--- What you need to do ---
Among the records that follow, set down only the lines from the one containing "const stemAxis = new THREE.Group();" to the one containing "obj.matrix_parent_inverse = Matrix.Identity(4)", both included, exactly.

━━━━━ Raw data

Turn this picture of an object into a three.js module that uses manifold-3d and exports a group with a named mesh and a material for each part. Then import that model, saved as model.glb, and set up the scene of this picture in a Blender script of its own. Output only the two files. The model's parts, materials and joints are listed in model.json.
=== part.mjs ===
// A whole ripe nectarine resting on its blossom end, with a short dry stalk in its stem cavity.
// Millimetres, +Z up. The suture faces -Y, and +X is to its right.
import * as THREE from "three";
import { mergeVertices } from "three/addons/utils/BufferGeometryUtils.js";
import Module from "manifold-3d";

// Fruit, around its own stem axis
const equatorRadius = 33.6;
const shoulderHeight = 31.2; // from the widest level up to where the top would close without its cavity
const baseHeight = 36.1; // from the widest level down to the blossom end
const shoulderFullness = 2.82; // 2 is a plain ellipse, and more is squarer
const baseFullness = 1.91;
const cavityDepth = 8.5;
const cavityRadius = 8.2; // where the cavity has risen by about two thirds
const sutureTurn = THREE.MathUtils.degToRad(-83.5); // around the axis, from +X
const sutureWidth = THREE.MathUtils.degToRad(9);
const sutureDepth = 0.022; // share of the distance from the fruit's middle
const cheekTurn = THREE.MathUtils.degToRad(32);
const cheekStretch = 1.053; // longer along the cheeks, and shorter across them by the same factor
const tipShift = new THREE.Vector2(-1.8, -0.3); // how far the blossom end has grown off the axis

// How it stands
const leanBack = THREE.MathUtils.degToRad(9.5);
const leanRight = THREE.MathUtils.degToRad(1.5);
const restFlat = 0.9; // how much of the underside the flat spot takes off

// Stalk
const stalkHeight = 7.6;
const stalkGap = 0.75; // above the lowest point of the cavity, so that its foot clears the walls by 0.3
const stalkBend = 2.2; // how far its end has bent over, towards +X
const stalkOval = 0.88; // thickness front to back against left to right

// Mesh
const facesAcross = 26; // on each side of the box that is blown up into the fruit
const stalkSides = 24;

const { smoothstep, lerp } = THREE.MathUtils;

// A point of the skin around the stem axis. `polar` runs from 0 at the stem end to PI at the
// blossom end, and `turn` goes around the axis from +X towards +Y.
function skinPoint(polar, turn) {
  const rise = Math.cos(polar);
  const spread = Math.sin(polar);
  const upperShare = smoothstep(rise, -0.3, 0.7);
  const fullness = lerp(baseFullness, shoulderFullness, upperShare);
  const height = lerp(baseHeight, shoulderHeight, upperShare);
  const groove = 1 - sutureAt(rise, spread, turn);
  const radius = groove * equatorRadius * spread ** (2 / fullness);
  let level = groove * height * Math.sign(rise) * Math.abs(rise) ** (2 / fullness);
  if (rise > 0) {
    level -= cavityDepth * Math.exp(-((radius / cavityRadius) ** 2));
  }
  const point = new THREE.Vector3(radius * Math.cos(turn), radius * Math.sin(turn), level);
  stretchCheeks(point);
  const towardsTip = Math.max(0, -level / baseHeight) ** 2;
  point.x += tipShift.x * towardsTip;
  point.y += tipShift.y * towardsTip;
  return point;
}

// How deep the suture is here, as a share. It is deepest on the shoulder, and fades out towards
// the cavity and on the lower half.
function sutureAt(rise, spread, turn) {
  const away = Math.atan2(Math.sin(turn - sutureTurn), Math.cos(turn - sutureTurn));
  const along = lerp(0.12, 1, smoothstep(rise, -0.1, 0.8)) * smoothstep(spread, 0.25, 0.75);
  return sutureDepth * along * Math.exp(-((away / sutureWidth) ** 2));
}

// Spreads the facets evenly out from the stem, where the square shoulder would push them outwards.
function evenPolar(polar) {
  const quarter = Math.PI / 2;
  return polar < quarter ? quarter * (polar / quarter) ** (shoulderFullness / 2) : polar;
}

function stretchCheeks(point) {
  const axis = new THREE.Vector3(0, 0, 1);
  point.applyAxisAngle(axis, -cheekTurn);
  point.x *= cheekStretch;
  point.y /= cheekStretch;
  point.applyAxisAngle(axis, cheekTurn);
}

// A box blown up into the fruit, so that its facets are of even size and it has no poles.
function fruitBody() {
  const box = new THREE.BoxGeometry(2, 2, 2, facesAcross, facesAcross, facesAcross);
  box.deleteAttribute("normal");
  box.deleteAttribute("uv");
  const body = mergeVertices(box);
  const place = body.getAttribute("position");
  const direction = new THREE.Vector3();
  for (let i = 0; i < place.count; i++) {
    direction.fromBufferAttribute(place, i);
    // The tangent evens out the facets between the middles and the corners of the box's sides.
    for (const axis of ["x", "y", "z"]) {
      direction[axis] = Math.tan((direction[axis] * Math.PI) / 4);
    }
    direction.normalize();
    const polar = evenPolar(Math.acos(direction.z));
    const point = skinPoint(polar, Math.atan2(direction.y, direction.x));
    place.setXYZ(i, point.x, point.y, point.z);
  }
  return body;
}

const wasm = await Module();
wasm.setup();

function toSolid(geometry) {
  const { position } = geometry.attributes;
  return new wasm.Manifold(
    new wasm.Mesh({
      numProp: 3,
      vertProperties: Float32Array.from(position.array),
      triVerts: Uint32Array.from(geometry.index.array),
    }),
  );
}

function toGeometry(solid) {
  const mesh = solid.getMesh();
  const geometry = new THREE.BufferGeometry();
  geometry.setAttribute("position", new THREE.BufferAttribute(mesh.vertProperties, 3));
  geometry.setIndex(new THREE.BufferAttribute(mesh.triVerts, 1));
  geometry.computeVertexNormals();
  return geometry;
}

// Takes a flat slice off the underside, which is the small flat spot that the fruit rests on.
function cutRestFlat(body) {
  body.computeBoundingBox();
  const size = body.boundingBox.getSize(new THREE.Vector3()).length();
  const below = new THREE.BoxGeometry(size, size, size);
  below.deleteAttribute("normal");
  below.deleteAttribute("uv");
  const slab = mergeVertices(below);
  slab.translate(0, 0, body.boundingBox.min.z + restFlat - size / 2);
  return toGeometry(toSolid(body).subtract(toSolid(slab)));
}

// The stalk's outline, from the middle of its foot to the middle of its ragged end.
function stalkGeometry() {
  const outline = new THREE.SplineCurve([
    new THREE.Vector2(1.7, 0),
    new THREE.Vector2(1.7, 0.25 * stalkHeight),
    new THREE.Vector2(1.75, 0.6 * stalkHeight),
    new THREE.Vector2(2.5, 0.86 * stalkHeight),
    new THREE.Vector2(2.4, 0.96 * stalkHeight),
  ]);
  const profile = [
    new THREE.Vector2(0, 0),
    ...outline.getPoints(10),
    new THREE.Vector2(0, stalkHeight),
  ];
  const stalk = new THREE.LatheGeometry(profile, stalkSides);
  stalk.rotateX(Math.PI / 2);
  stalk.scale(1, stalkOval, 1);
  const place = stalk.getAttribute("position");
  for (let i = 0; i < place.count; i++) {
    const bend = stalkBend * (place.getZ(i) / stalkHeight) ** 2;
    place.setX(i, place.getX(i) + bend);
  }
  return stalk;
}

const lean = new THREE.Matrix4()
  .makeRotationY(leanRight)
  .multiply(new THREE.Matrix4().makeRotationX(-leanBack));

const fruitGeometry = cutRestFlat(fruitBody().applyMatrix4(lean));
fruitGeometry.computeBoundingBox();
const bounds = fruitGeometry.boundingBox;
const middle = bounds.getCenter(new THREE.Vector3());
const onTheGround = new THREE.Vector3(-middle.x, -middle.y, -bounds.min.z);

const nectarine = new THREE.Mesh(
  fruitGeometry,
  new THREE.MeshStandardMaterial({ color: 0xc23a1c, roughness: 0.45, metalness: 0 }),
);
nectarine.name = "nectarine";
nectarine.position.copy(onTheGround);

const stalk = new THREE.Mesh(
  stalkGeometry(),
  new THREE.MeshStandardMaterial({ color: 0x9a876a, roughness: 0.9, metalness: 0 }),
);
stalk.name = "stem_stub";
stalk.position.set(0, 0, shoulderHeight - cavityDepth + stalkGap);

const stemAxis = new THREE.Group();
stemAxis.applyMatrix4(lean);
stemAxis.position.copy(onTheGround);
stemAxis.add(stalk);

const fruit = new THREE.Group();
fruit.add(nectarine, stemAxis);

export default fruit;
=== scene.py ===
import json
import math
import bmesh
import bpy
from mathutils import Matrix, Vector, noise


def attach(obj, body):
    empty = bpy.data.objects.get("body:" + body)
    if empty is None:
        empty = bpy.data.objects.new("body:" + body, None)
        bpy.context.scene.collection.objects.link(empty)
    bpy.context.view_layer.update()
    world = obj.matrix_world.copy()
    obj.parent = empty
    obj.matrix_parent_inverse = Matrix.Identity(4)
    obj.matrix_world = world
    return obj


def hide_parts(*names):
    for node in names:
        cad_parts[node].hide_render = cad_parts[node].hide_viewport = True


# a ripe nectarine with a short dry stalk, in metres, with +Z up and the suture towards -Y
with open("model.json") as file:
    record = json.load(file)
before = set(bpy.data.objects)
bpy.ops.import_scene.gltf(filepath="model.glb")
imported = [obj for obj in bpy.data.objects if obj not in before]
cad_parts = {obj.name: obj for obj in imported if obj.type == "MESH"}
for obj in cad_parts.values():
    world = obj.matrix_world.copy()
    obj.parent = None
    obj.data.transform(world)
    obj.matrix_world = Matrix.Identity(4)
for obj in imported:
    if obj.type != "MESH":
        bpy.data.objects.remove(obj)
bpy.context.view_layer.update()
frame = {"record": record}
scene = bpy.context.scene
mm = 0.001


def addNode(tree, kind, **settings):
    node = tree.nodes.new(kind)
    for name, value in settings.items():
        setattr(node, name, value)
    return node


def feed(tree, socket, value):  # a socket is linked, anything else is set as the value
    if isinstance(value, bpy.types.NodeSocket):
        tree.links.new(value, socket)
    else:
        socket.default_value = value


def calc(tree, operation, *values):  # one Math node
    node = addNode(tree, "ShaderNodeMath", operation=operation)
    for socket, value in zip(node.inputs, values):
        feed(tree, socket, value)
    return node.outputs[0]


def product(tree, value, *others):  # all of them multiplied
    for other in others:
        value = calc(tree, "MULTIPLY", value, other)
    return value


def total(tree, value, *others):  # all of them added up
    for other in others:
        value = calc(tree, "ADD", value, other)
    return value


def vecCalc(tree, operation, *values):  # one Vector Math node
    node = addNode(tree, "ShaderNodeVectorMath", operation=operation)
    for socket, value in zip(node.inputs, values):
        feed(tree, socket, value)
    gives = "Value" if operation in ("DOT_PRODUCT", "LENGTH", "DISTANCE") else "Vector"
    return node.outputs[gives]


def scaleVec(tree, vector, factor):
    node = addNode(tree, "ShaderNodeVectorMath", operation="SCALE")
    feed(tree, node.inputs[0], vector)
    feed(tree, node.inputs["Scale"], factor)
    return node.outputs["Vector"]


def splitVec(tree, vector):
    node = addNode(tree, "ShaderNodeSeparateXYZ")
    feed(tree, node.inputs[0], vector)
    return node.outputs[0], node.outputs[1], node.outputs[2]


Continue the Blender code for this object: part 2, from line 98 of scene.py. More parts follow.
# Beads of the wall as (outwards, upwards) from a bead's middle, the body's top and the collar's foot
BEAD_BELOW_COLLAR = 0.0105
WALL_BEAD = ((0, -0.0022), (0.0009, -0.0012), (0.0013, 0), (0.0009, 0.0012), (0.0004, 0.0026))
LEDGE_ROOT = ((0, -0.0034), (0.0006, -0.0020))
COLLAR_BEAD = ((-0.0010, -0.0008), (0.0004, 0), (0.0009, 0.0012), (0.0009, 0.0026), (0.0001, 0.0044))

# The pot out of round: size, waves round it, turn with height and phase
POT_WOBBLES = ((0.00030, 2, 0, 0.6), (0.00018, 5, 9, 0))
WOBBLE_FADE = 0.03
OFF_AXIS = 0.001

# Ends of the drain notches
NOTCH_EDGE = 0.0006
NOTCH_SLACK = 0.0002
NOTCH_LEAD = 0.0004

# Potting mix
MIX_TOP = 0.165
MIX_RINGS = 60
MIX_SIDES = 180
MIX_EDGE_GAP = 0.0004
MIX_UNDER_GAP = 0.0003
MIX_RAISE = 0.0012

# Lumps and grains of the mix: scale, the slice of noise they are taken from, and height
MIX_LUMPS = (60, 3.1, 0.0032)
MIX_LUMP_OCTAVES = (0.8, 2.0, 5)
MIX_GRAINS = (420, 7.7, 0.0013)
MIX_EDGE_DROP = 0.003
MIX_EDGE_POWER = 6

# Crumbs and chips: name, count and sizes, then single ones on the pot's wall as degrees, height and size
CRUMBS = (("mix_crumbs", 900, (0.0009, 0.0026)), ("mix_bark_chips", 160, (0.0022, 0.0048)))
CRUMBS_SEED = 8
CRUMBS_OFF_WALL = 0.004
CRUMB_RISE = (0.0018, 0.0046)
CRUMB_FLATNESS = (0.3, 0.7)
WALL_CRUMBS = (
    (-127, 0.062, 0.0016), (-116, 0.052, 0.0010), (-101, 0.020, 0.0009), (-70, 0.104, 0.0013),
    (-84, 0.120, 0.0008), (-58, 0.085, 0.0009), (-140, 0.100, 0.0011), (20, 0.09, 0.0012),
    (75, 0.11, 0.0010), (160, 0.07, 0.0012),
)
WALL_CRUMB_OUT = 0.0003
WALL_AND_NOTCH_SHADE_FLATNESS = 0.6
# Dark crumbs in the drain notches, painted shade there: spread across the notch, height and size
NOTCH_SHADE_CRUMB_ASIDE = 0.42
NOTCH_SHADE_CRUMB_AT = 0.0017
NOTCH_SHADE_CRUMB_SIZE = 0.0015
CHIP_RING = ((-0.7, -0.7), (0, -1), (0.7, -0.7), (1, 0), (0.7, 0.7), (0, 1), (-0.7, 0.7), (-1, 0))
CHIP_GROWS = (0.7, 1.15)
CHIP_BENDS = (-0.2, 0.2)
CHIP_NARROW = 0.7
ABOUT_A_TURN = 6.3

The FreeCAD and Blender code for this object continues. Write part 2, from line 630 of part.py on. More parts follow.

━━━━━━━━━━

--- Response below ---
const stemAxis = new THREE.Group();
stemAxis.applyMatrix4(lean);
stemAxis.position.copy(onTheGround);
stemAxis.add(stalk);

const fruit = new THREE.Group();
fruit.add(nectarine, stemAxis);

export default fruit;
=== scene.py ===
import json
import math
import bmesh
import bpy
from mathutils import Matrix, Vector, noise


def attach(obj, body):
    empty = bpy.data.objects.get("body:" + body)
    if empty is None:
        empty = bpy.data.objects.new("body:" + body, None)
        bpy.context.scene.collection.objects.link(empty)
    bpy.context.view_layer.update()
    world = obj.matrix_world.copy()
    obj.parent = empty
    obj.matrix_parent_inverse = Matrix.Identity(4)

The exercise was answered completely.